Exercise task - Repeat only the lines running from the beginning of the material through the line that contains "# Turns are".

Stored data -
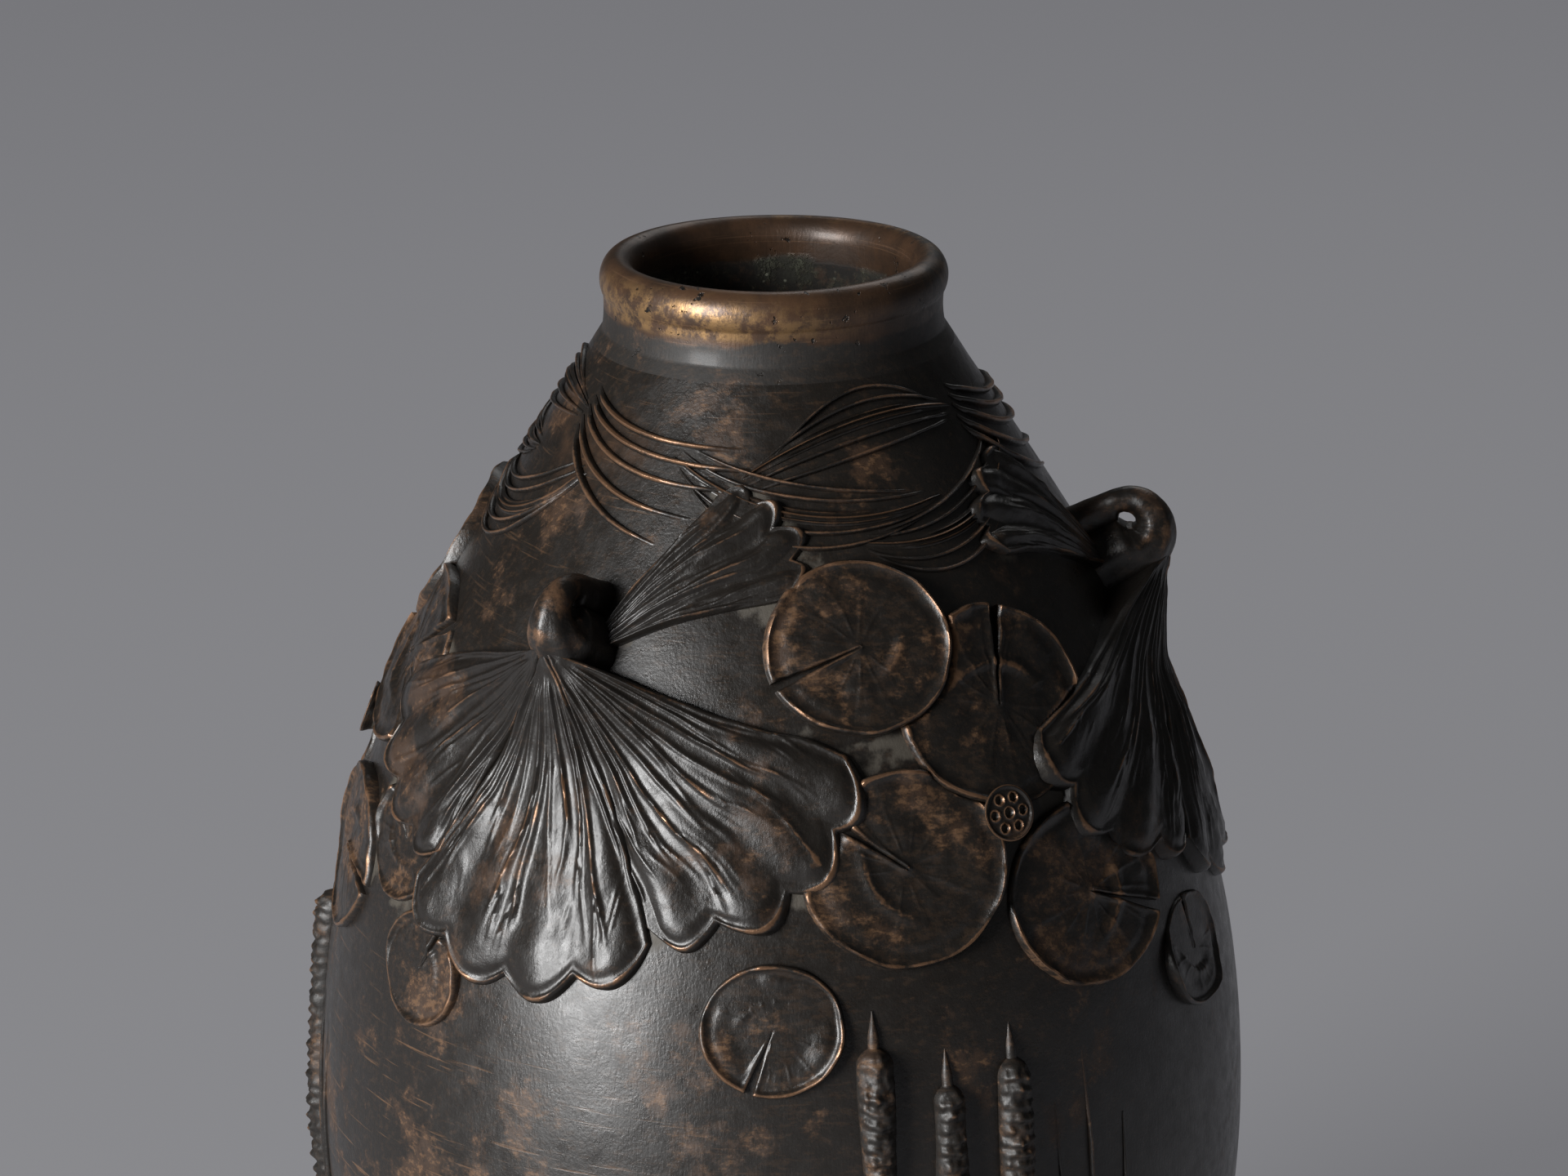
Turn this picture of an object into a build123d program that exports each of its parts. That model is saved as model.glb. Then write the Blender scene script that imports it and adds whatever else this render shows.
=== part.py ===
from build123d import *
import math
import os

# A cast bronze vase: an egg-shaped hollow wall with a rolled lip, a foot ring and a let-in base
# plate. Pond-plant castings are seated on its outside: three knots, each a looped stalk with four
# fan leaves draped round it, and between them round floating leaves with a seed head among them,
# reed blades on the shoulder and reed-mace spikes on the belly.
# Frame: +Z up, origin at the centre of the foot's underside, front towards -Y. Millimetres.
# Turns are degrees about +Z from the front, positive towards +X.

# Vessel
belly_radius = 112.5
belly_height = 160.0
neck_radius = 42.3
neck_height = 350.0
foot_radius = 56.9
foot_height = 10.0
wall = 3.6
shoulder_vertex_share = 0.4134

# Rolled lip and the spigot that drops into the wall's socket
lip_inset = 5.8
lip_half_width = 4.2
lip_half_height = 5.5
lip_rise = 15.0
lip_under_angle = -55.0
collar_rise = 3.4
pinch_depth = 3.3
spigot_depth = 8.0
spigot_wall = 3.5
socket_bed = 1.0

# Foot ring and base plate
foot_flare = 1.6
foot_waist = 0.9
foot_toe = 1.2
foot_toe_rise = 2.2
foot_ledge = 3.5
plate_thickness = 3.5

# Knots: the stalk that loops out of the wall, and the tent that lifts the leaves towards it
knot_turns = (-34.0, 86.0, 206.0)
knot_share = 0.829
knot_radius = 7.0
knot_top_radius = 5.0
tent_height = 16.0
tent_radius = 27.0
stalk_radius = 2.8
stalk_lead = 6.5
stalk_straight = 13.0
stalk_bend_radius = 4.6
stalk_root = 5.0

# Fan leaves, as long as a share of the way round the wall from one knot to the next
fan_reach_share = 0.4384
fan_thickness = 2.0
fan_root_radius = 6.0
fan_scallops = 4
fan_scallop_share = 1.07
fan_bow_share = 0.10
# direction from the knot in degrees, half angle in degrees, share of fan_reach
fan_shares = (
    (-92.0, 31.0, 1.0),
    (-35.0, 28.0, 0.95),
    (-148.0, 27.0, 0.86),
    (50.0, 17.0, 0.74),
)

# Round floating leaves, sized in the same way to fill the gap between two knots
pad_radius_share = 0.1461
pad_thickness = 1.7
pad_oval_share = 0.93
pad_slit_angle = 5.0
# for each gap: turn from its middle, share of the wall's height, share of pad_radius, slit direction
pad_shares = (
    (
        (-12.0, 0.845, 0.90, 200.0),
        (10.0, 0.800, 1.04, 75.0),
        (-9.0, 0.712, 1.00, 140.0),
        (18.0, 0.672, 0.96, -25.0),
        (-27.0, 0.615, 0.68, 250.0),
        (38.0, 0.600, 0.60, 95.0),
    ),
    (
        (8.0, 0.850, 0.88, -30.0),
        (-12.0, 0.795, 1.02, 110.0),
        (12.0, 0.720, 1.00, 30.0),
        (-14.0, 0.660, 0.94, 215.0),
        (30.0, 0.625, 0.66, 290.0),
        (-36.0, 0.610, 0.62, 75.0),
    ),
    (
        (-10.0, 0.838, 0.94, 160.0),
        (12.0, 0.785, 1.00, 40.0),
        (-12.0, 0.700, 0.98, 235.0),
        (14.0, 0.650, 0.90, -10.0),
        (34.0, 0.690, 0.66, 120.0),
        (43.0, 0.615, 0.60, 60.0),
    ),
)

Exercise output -
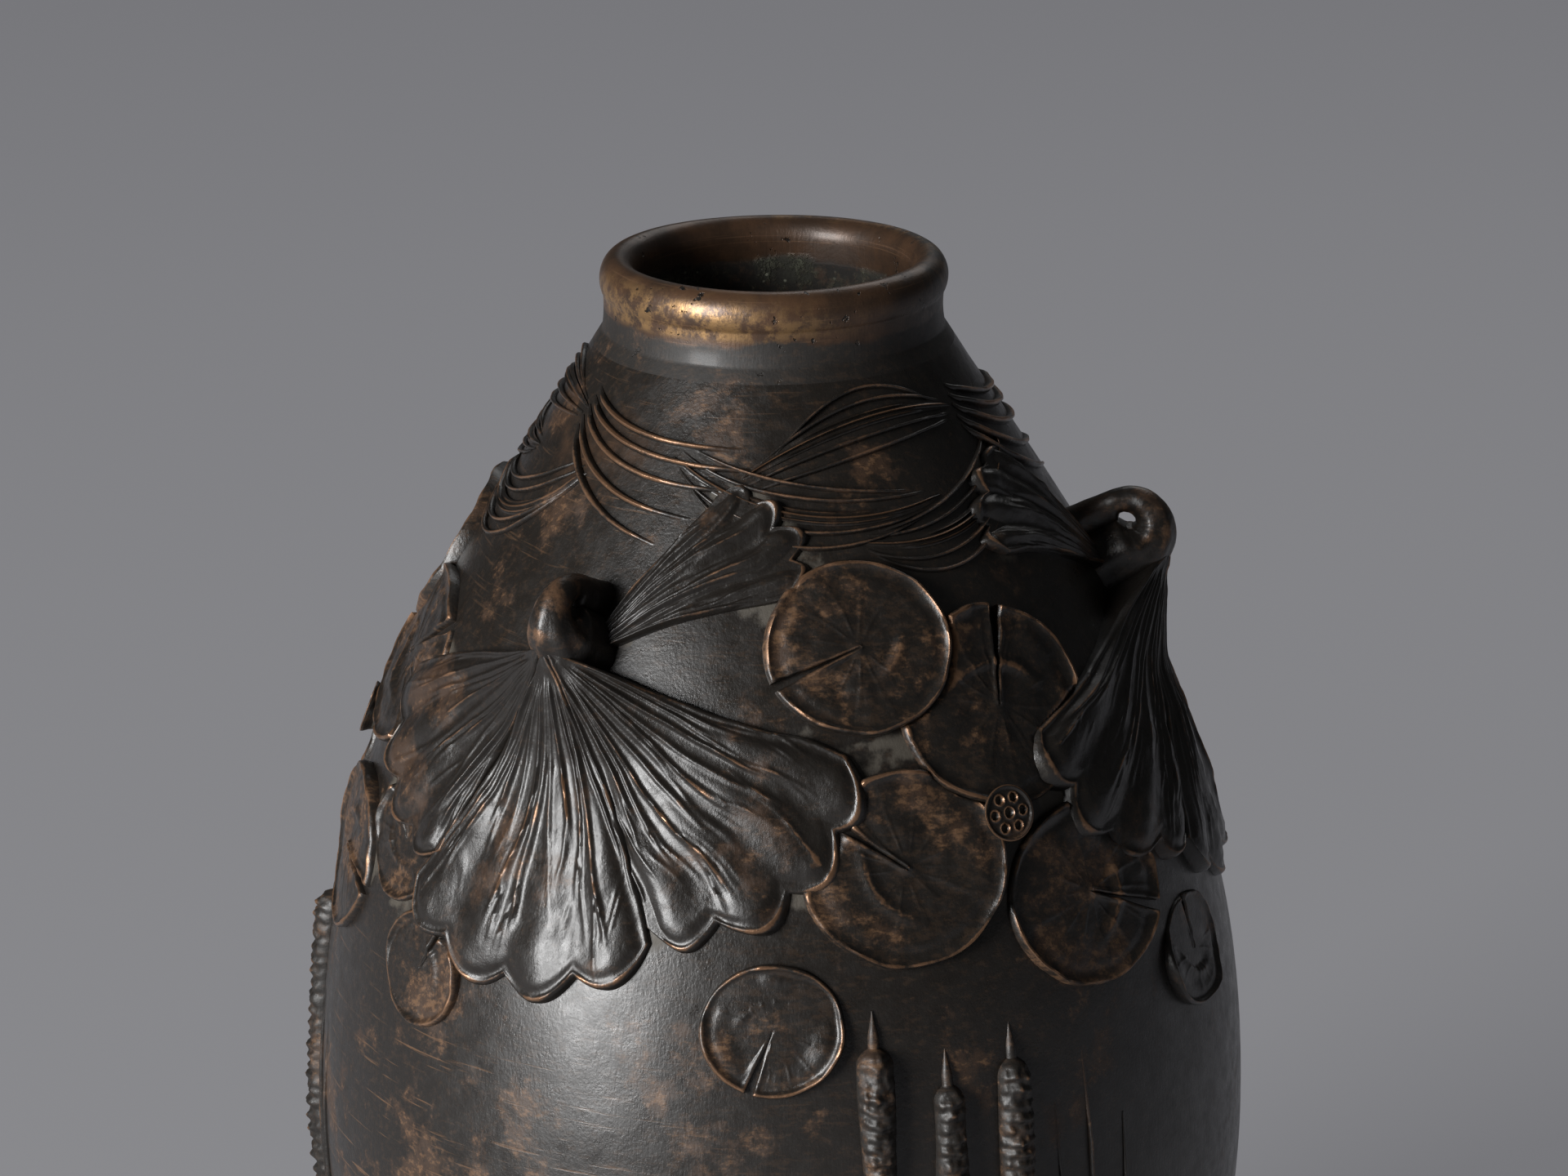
Turn this picture of an object into a build123d program that exports each of its parts. That model is saved as model.glb. Then write the Blender scene script that imports it and adds whatever else this render shows.
=== part.py ===
from build123d import *
import math
import os

# A cast bronze vase: an egg-shaped hollow wall with a rolled lip, a foot ring and a let-in base
# plate. Pond-plant castings are seated on its outside: three knots, each a looped stalk with four
# fan leaves draped round it, and between them round floating leaves with a seed head among them,
# reed blades on the shoulder and reed-mace spikes on the belly.
# Frame: +Z up, origin at the centre of the foot's underside, front towards -Y. Millimetres.
# Turns are degrees about +Z from the front, positive towards +X.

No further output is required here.